Stereographic Coordinate Patches


Stereographic Coordinate Patches method, is a new method for dealing with the computational problems which arise in the use of spherical coordinates. The method employs two stereographic coordinate patches, with interpolations in the region of overlap.

This method has been applied to the numerical solution of the 3-D wave equation.The program for this has been written in FORTRAN 77

The structure of the Fortran 77 code is as follows:

Our objective is to try and parallelize this code. Right now, we are working at converting the code to FORTRAN 90 with the ultimate objective being conversion to HPF

As can be seen from the program structure, the major amount of computation time is spent in the routines GMIDDLE and INTERPOLATE.So our top priority is to parallelize these routines.

The subroutine GMIDDLE basically consists of three loops without any data dependences between successive iterations, and can be easily converted to Fortran 90 using FORALL statements. This conversion has already been implemented.

The subroutine INTERPOLATE presents a great challenge for parallelizing. An important observation to be made about this routine is that it operates only on the boundaries, whereas "appears" to operate over the entire field array.
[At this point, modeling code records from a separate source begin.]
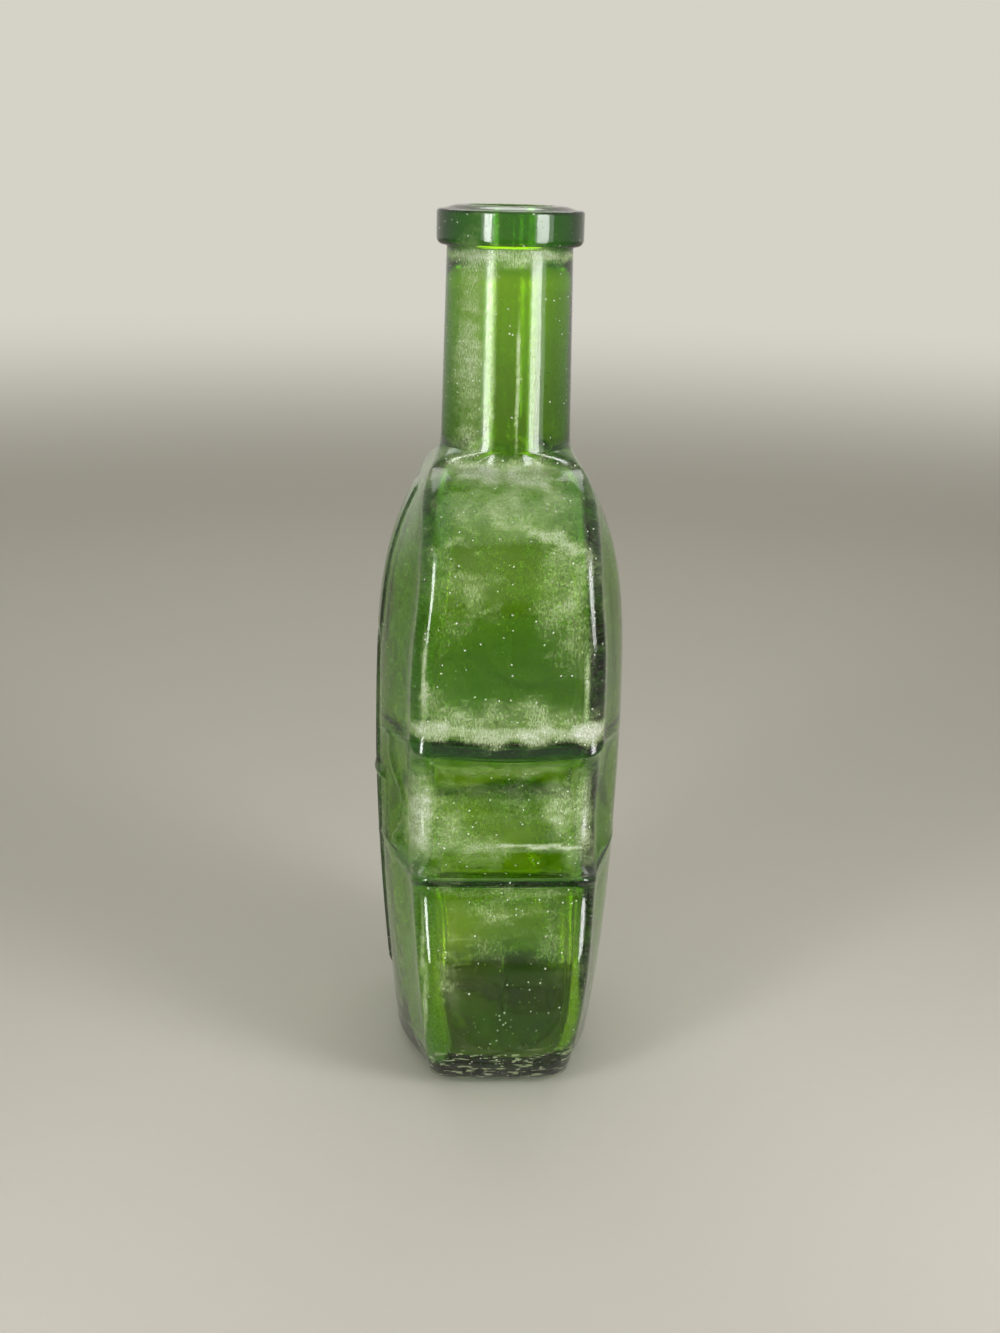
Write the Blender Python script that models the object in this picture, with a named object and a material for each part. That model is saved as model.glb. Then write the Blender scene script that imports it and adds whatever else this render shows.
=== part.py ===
"""Violin-shaped bottle of moulded green glass, empty and open at the mouth.

The bottle stands on its foot with +Z up. X runs across the width of the violin and the
front, with its low relief, faces -Y. The origin is the middle of the foot.

The glass is one loft. Level rings run from the middle of the hollow foot out to the
standing ring, up the outside of the body and neck, over the lip, down the bore and the
inner wall, and end in the middle of the inner floor. In the body a ring is a rib wall
with rounded edges and an arched plate in front and behind. Towards the neck it turns
into a circle.
"""

import math

import bmesh
import bpy

# Heights above the foot, in metres
TOTAL_HEIGHT = 0.2030
NECK_ROOT_HEIGHT = 0.1490
UPPER_BOUT_HEIGHT = 0.1150
UPPER_CORNER_HEIGHT = 0.0820
LOWER_CORNER_HEIGHT = 0.0557
LOWER_BOUT_HEIGHT = 0.0300
DEEPEST_HEIGHT = 0.0770

# Half-widths of the violin outline, across X
UPPER_BOUT_HALF_WIDTH = 0.0378
UPPER_CORNER_HALF_WIDTH = 0.0362
WAIST_HALF_WIDTH = 0.0265
LOWER_CORNER_HALF_WIDTH = 0.0397
LOWER_BOUT_HALF_WIDTH = 0.0440

# How the outline bends between those places
UPPER_DRAW_IN = 0.0060
LOWER_DRAW_IN = 0.0110
LOWER_BOUT_DROP = 0.0424
SHOULDER_WIDTH_POWER = 2.8
RIB_ROOT_DROP = 0.0034
CORNER_FLARE_POWER = 6
CORNER_TIP_RADIUS = 0.0014
CORNER_CROWDING_POWER = 0.7

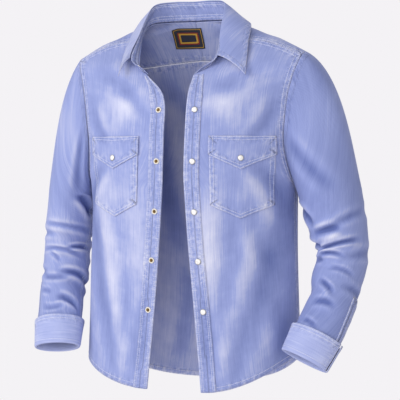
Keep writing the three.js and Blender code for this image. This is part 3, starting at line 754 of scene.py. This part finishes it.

Althuogh there appears to be no parallelism immediately apparent, rewriting this routine using appropriate array sections, and not IF (or WHERE) should reveal parallelism. The routine operates only on that portion of the array, for which the value of the mask is non-zero. For a better understanding of the operation of the routine it would be instructional to look at the Structure of the array Mask.

The next set of routines that interest us are GSTART,GEND, NORM and COPY.

The routines GSTART and GEND are similar to the routine GMIDDLE and hence can be converted using the same principles.

Even though the routine NORM does not seem to be parallelizable at first glance,it is actually just calculating the value of "diff" for different values of k,l and i and is then computing the sum of all these values to form l1 and the sum of the squares of these values to form l2. The value of linfinity is determined from the last value of "diff".This kind of a structure can be easily implemented by using the fortran 90 FORALL statement and the SUM function for arrays.

The routine COPY just copies the values of the "new field array" to the "old field array", using three simple DO loops. This format can be easily handled by the FORALL statement.

The routines SETUP and INITIAL basically contain some loops which can be parallelized.